_Exercise objective_
Where a line holds the string "parts", return that line.

───── Items

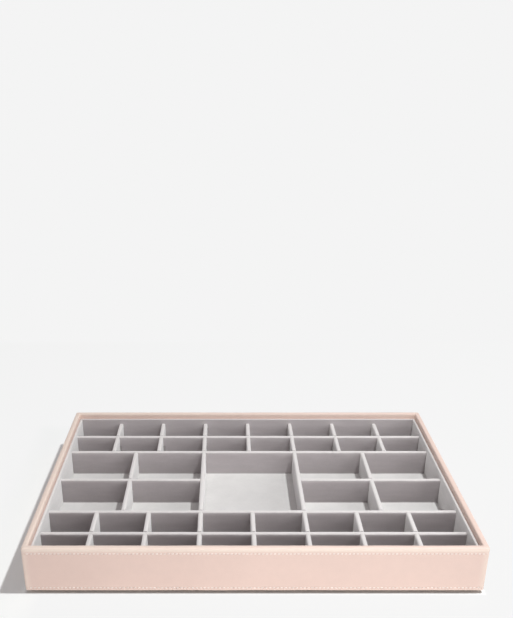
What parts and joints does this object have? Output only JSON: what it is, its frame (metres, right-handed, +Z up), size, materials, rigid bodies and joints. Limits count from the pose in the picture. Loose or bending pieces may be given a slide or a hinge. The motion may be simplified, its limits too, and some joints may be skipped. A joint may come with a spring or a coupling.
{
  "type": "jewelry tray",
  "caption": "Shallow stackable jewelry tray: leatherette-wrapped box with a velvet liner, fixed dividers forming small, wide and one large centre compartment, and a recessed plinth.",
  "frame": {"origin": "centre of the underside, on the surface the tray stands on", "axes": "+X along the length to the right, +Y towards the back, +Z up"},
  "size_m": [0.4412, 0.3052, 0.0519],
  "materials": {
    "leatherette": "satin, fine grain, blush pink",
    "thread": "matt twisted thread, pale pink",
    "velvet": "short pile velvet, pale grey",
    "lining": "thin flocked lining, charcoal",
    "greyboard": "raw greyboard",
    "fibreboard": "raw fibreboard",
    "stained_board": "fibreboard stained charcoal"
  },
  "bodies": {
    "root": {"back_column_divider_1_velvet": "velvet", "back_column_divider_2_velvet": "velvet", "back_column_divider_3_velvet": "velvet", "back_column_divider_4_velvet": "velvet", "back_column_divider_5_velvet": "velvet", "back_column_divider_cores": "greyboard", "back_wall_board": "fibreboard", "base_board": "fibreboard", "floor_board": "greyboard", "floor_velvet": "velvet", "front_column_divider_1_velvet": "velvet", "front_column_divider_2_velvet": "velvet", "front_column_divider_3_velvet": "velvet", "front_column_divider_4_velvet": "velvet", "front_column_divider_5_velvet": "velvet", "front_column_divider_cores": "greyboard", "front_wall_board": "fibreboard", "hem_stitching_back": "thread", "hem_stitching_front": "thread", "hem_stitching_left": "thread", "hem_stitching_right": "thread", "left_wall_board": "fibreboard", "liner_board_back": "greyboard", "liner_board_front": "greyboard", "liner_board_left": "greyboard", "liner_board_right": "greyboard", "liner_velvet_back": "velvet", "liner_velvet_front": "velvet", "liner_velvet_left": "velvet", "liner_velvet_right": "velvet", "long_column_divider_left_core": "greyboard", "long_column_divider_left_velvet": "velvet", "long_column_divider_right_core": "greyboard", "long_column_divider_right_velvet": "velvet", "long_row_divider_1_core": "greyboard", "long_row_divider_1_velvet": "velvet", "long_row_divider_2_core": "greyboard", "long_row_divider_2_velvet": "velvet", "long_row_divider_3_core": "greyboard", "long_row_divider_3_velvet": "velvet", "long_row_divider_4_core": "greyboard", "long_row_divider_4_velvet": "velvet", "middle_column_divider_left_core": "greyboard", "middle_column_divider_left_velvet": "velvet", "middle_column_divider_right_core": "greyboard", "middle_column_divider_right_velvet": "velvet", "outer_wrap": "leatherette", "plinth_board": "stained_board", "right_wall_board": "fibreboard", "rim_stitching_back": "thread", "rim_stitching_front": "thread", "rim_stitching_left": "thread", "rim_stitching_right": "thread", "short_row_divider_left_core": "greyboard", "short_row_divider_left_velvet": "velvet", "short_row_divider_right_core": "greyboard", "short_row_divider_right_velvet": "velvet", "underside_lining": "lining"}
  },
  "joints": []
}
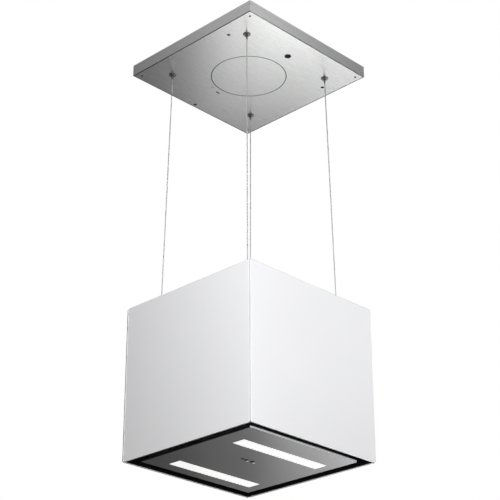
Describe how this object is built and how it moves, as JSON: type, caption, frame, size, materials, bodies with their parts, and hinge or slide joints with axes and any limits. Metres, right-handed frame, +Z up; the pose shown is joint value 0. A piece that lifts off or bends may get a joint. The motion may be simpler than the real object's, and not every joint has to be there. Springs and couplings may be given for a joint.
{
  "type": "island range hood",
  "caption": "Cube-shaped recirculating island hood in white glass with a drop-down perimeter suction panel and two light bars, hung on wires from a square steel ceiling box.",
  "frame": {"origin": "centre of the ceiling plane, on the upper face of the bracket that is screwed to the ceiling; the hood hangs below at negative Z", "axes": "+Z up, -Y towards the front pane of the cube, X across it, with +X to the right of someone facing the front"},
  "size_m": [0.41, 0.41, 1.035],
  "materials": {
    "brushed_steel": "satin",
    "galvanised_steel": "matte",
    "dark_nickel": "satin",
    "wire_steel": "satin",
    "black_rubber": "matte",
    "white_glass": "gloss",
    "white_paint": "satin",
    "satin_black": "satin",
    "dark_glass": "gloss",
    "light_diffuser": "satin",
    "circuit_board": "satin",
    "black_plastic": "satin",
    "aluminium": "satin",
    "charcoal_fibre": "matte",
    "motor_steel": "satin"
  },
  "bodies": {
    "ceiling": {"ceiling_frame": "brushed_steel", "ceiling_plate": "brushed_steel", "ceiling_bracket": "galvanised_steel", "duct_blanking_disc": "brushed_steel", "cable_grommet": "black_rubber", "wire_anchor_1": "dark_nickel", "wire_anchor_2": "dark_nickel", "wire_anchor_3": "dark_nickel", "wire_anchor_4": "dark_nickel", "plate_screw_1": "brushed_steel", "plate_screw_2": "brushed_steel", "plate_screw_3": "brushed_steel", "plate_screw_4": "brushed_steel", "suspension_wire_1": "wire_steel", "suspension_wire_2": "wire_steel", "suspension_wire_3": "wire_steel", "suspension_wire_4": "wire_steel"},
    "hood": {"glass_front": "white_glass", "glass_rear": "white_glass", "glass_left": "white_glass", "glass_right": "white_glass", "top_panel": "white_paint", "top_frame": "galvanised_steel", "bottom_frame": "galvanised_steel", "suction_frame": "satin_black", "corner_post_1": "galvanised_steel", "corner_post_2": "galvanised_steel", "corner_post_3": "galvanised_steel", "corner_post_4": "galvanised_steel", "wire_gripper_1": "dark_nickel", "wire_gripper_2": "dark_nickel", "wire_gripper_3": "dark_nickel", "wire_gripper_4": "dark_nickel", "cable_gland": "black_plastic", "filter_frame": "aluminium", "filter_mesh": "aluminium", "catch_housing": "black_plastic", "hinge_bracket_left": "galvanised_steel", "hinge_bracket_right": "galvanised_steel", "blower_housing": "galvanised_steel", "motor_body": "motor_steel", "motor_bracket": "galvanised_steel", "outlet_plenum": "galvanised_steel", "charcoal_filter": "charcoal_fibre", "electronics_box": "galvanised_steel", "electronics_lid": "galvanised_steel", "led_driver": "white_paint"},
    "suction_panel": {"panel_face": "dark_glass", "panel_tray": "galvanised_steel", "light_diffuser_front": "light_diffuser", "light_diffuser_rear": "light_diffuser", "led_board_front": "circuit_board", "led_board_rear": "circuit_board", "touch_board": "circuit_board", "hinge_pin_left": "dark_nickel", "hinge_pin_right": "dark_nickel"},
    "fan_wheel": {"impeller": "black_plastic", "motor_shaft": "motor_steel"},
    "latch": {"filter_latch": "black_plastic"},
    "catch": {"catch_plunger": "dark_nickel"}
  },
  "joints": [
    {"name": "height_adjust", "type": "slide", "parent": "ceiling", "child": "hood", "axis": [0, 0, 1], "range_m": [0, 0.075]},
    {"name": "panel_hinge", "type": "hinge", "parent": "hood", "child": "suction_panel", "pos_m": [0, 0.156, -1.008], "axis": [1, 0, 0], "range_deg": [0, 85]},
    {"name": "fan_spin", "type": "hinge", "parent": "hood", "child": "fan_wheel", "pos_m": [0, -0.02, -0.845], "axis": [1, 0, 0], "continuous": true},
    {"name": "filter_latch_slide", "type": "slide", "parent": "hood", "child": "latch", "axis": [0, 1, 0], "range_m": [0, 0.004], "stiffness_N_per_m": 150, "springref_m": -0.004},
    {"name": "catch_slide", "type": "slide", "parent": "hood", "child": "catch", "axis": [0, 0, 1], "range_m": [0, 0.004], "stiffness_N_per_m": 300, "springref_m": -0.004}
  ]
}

──────────

_Result of this task_
What parts and joints does this object have? Output only JSON: what it is, its frame (metres, right-handed, +Z up), size, materials, rigid bodies and joints. Limits count from the pose in the picture. Loose or bending pieces may be given a slide or a hinge. The motion may be simplified, its limits too, and some joints may be skipped. A joint may come with a spring or a coupling.
Describe how this object is built and how it moves, as JSON: type, caption, frame, size, materials, bodies with their parts, and hinge or slide joints with axes and any limits. Metres, right-handed frame, +Z up; the pose shown is joint value 0. A piece that lifts off or bends may get a joint. The motion may be simpler than the real object's, and not every joint has to be there. Springs and couplings may be given for a joint.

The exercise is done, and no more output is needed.